В эти годы в семье меня называли «плакса», «трусиха», «сплетница» и «вруша». Я обижалась на любое из этих определений и больше всего на маму, так как мне казалось, что именно она придумала меня так называть и чаще других это делает.
Плакала я больше при маме как бы в ответ на то, что она все равно скажет, что я плакса, немного рассчитывая на жалость и одновременно зная, что слезами я никакой жалости у мамы не вызову. В общем, немного «придуривалась» плаксой. Я не знаю, была ли я плаксой больше, чем другие дети того же возраста, и вообще не помню, чтобы так уж много плакала, больше в то время, когда стала сама читать и плакала над книгами. Даже «Федорино горе» в то время вызывало у меня такую жалость к Федоре и к посуде, что я заливалась слезами. Я очень стеснялась этого и облюбовала себе для чтения угол за большим бабушкиным креслом, где мне казалось — никто меня не видит.
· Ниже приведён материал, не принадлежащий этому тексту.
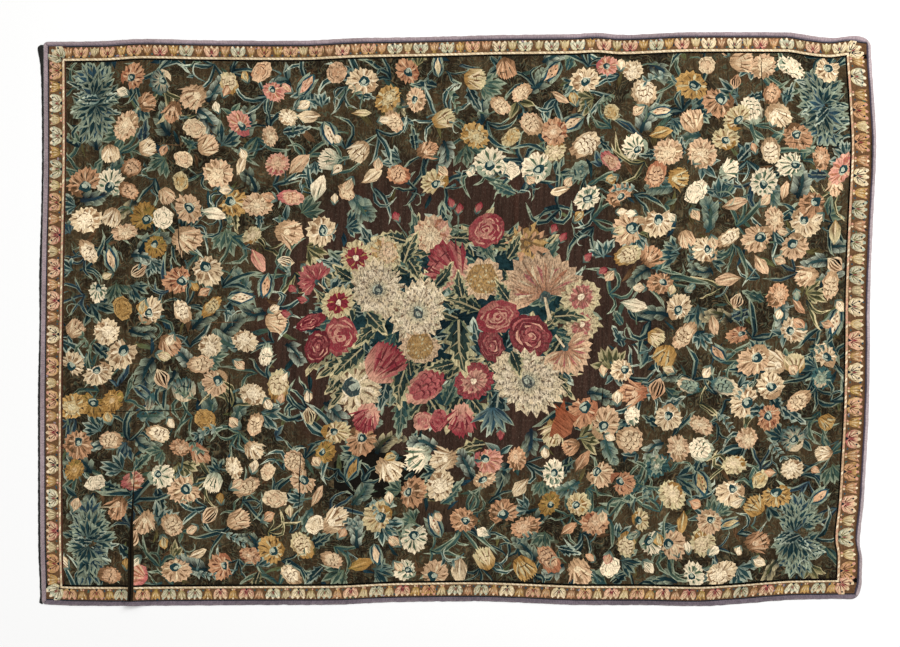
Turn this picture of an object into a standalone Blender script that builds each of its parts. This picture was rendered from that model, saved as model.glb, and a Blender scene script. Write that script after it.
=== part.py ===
"""Verdure tapestry, laid out flat: a woven wool sheet, the galloon sewn round it and its lining edge.

Metres, +Z up. X runs along the long side, the top of the weaving points to +Y, and the origin lies
under the middle of the sheet, on the surface that it rests on.
"""

import math
from typing import Callable, NamedTuple

import bpy

# ---- Driving dimensions ------------------------------------------------------------------------

WEAVE_THICK = 0.0022        # wool weft on its warp
GALLOON_THICK = 0.0015      # plain tape
LINING_THICK = 0.0010       # folded edge of the lining cloth
GALLOON_LONG = 0.0155       # width of the tape along the top and bottom
GALLOON_SIDE = 0.0150       # width of the tape at the left and right
SEAM_GAP = 0.0003           # clearance between two pieces
MITRE_GAP = 0.0003          # how far each tape stops short of its mitre
LINE_PITCH = 0.060          # spacing of the mesh lines where the sheet is flat
CORNER_LINES = (0.006, 0.022)   # further mesh lines this far from each end of an edge
LEVEL_GAP = 0.002           # the lining edge's own rows keep this far from the tape's rows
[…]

А уж сказки, где были дети-сироты и злая мачеха, или песня (ее часто пела Нюра) про девочку, которая осталась без мамы, и новая жена просила отца: «...в детский дом отдай, иль убей ее, только сделай все это скорей, а не сделаешь — я уйду тогда и одна буду жить веселей...» При этом образ мачехи часто трансформировался в маму, и я, заливаясь слезами, представляла ее своей мачехой и пристально следила, не сделает ли она чего-то, что мне это подтвердит. И только одно не сходилось: мачеха должна быть некрасивой, а мама была такая красивая, как никто из знакомых женщин. У нее были длинные волнистые волосы, она то подбирала их пучком, то заплетала в косу. Я не могла определить, что мне больше нравится, и завидовала и волосам, и тому (я и это уже тогда видела), что все видят мамину красоту и любуются ею. А мама упорно и часто твердила мне, что я некрасивая, я с трудом сдерживалась, чтобы не закричать, не заплакать, не впасть в истерику — а иногда и не могла сдержаться. «Ты некрасивая», слышала я от мамы до ее ареста постоянно. Маленькой я в это верила и очень страдала. Некрасивость казалось страшным пороком: некрасивый, недобрый, плохой были почти синонимами. Красивыми были все, кого я любила — Нюра, Егорка, папа, Батаня, все друзья мамы-папы, особенно Бронич. По вечерам он пел: «...на том камне дивном птица с ликом девы». Мне казалось, что поет он лучше, чем индийский гость в Мариинском театре. И конечно, красивой была мама — это она была «с ликом девы». Некрасивым тогда для меня был только А.